So a little about me...
I'm 32 almost 33 single woman that has never found Mr. Right. I've always wanted the whole American dream thing. A wonderful husband, four kids (or even a couple more), a couple of animals, and the house with a nice big backyard for the kids and animals to play in would have been nice.
Unfortunately, life didn't work out that way. I've occasionally dated but have never gone on a date with a guy that lasted past the second date. So the husband thing so far is a bust. Plus, after over a decade of living alone and being independent, I'm not sure if I can compromise enough to be in a relationship. I've listened to too many of my friends b*tch and moan about their husbands to think of it as the fairy tale ending I used to.
Off and on over the years I've thought about kids but until recently, I could talk myself out of it. Either I wasn't ready emotionally or financially or didn't have a guy or any number of a dozen excuses. I could sit here and list them but I'm sure most people have thought of most them themselves.
Then I hit my thirties and suddenly, I was reading how women's fertility starting really going down in their thirties and then hearing the horror stories from my mom and aunts about how they hit menopause at 37 / 38. OMFG!! What? 37? But I'm 32 now. Cr*p!! I realized I couldn't procrastinate any longer. I had to make a decision on whether I really wanted kids and if it mattered whether I had biological kids.
I've always been open to the concept of adoption but have always known I can't afford it. So I've pretty much written that off unless I decide to take the chance on foster to adopt which I'm not sure I have the emotional strength to do and I'm also a really private person and really, really didn't want to have my life under a microscope so I could get approved.
That left trying to figure out how to get the other half of the equation. How to go about getting sperm when you didn't have a guy in the picture... I started seriously looking into IUI and IVF but realized that while I was fairly confident I could budget a baby into my life, I really couldn't afford the $1000 a month price tag for IUI or the $8-10,000 a month price tag for IVF. My insurance is pretty good for maternity and post partum care but does not cover any kind of fertility treatment or office visits.

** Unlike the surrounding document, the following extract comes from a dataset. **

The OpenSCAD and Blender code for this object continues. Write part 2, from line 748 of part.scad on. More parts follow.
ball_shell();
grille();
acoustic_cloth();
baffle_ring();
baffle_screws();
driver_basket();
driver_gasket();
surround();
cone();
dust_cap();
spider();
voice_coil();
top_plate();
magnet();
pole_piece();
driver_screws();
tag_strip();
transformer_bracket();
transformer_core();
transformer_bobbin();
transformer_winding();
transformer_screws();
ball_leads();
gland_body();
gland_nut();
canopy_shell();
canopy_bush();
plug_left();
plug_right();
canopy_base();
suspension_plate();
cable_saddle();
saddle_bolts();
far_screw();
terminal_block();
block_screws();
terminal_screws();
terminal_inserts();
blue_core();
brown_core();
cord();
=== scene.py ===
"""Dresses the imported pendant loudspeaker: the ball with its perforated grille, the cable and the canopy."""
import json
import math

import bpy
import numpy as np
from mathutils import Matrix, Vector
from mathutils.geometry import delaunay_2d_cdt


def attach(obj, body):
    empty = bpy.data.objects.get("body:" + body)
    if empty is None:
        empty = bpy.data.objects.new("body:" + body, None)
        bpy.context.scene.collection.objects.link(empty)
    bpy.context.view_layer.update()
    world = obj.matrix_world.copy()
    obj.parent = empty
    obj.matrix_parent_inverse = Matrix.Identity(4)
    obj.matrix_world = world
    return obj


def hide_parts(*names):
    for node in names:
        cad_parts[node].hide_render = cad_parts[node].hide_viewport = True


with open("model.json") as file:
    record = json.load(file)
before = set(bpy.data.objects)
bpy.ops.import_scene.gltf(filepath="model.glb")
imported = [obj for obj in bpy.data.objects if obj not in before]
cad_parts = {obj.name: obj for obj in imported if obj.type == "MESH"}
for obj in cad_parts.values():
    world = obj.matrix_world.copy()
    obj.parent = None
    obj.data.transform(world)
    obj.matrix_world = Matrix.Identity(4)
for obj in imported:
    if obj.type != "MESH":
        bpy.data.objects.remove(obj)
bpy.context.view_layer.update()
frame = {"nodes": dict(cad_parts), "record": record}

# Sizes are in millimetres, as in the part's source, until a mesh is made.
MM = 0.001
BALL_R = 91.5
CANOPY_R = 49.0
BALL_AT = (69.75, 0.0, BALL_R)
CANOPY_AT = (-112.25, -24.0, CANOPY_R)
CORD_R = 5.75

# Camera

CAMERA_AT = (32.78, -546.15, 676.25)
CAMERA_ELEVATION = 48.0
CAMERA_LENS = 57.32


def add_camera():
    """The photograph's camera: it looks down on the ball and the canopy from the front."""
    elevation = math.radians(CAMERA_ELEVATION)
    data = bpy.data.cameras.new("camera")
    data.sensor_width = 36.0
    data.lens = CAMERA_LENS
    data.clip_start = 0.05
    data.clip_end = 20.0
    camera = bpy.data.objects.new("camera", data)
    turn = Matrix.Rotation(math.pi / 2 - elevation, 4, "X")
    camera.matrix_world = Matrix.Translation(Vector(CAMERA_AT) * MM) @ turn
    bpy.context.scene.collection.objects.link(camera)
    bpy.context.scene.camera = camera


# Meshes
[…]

And really, unless I'm the first woman in my family to do so I shouldn't need expensive medical intervention to have kids. It's pretty much a fact in my family that there has yet to be a woman marry before conception of their first child. I'm hoping I take after the rest of my family and get pregnant easily and right away. I also don't want to increase my odds for multiples. I'm single and don't think I could take care of two or more infants at the same time.... at least not without having a mental breakdown.

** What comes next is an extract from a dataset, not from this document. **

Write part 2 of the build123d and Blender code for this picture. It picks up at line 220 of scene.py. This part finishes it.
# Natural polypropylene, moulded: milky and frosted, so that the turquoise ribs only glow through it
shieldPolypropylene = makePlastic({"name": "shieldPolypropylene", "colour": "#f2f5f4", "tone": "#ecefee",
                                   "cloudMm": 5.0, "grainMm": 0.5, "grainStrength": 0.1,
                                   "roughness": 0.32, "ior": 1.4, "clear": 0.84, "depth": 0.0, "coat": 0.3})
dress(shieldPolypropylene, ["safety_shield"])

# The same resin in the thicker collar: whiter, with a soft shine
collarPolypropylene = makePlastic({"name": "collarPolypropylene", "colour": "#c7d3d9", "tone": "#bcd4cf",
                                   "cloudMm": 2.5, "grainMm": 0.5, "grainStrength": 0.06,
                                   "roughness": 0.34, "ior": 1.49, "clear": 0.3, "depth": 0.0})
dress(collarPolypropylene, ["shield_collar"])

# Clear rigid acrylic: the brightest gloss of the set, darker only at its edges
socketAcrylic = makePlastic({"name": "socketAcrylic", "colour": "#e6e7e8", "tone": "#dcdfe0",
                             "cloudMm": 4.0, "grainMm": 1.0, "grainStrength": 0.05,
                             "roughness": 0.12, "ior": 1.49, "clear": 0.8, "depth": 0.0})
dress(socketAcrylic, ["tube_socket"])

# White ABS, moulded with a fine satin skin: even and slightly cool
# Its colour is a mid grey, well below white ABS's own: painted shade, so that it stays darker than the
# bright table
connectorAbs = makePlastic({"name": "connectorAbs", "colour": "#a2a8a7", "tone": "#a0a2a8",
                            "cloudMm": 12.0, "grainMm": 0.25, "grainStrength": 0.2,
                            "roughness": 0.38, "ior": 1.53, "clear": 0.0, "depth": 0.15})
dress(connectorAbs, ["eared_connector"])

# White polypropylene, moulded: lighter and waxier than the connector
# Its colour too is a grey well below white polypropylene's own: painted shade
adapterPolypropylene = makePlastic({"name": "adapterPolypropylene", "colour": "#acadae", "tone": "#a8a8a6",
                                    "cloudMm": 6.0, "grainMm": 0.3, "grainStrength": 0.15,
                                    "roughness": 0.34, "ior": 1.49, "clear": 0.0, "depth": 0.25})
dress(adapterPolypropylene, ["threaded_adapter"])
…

Anyway, so I started looking at sperm donor sites to see if maybe I could just do it myself. Surely I didn't need a doctor just to stick it inside. Unfortunately, not only are sperm banks expensive (like the cheapest I could find with an open id was $600 and about a hundred cheaper for anon. I didn't want to tell my kid I used an anon donor because it was cheaper. The shame... oh the shame...) but I only found one that would ship to me. The others required shipping to my doctor which defeated the whole purpose of trying to avoid the high costs.

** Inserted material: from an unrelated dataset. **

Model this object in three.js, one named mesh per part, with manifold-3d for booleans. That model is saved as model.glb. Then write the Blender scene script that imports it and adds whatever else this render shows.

For a day or two, I seriously just considered just finding a bar or club on the "good" days of the month and just seeing if I could get lucky but I wasn't willing to risk the STDs from trying that method. I don't really have any close male friends that I felt I could ask for them to be a sperm donor. Mostly because I didn't want to awkward complications to pop up.
I had just about given up when I discovered free sperm donors. One website I chose not to use because it had a fee that was higher than I was willing to spend. (I admit it, I'm a cheapskate. I don't even like paying more than $20 for jeans and complain for hours if I have to pay $24.99 for them. I really get weird about what I'll spend on certain items. Don't know why it is only certain items and then others I pay the higher prices for and don't blink an eye at.) I found a couple of yahoo groups that had listings but the only ones listed in my area preferred NI and that wasn't something I was willing to do.
Eventually I posted a profile on a site that had a couple of listings for my area only to throw a hissy fit when it wanted me to pay money to send a message. If it was a couple of bucks I would have paid it and just let it go but it was more than I was willing to spend for what they would have let me do so I went back to those yahoo groups thinking I would just have to settle for one of the guys that would ship.
Fortunately before I had time to really figure out what to do or write an awkward email asking for more info on them, I received a response on my profile from the donor website. We exchanged emails getting the basics of what we were looking for and decided to meet. He's a nice guy and our goals are in sync. I was really worried that I would have to compromise something I felt was important to get what I wanted but he wanted pretty much exactly what I wanted. To give me sperm and then just receive an occasional update on the baby.
Although, I'm really beginning to see the benefit of sperm banks. The very awkward conversation was hard to get through but I think we managed to nail down the specifics on what we wanted and get a feel for the other person. I've got no complaints about him being the donor and he has stated he's comfortable with me being a mother.
Now the waiting game starts. AF came today so I'm now waiting for that magic time of month and then we can begin the really awkward and embarrassing moments. *ugh*
Sooo... the craziness has now started and my nightly dreams are filled with babies.. and my days are filled with researching, reading other women's blogs and trying to repress the entire embarrassing and awkward situation of doing it myself.